Open nickcdon opened this issue 3 months ago • 5 comments

nickcdon avatar Sep 17 '25 07:09 nickcdon

@nickcdon is attempting to deploy a commit to the umami-software Team on Vercel.

A member of the Team first needs to authorize it.

vercel[bot] avatar Sep 17 '25 07:09 vercel[bot]

The designations taken here are the way that the Chinese government propaganda wants TW to be called. This PR should not be merged.

ddxv avatar Sep 19 '25 07:09 ddxv

The designations taken here are the way that the Chinese government propaganda wants TW to be called.
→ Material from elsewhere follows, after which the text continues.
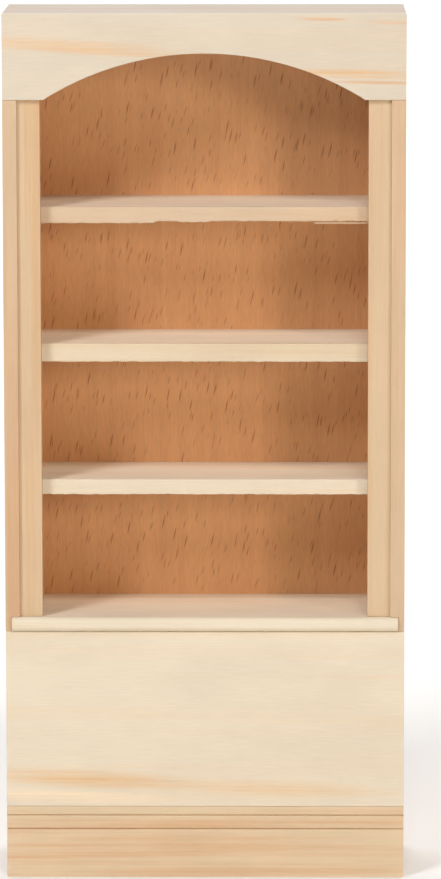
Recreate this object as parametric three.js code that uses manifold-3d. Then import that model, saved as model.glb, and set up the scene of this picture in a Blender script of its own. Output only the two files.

This PR should not be merged.

The changes in this PR are based solely on ISO 3166-1:2020, the internationally recognized standard for country and region codes.

As a global open-source project, adhering to established international technical standards ensures:

  • Data interoperability with other systems
  • Consistency across the international community
  • Technical neutrality by following objective standards rather than subjective preferences

This is about technical compliance, not political alignment. The ISO standard provides an objective basis that transcends individual governmental preferences.

0x6768 avatar Nov 02 '25 10:11 0x6768

It's perfectly fine for an open source project to show it's support for the independent nation of Taiwan by calling it "Taiwan".

Strictly adhering to the UN (of which China has a permanent seat on the security council and would Veto any attempt by Taiwan to join) is not necessary, and ultimately up to the repo owners.

ddxv avatar Nov 02 '25 12:11 ddxv

The designations taken here are the way that the Chinese government propaganda wants TW to be called. This PR should not be merged.

The changes in this PR are based solely on ISO 3166-1:2020, the internationally recognized standard for country and region codes.

As a global open-source project, adhering to established international technical standards ensures:

* **Data interoperability** with other systems

* **Consistency** across the international community

* **Technical neutrality** by following objective standards rather than subjective preferences

This is about technical compliance, not political alignment. The ISO standard provides an objective basis that transcends individual governmental preferences.

The ISO standard is incorrect. Deviation in this case is acceptable, as Taiwan is very obviously not in the PRC, and is very obviously a sovereign nation. This PR should be closed.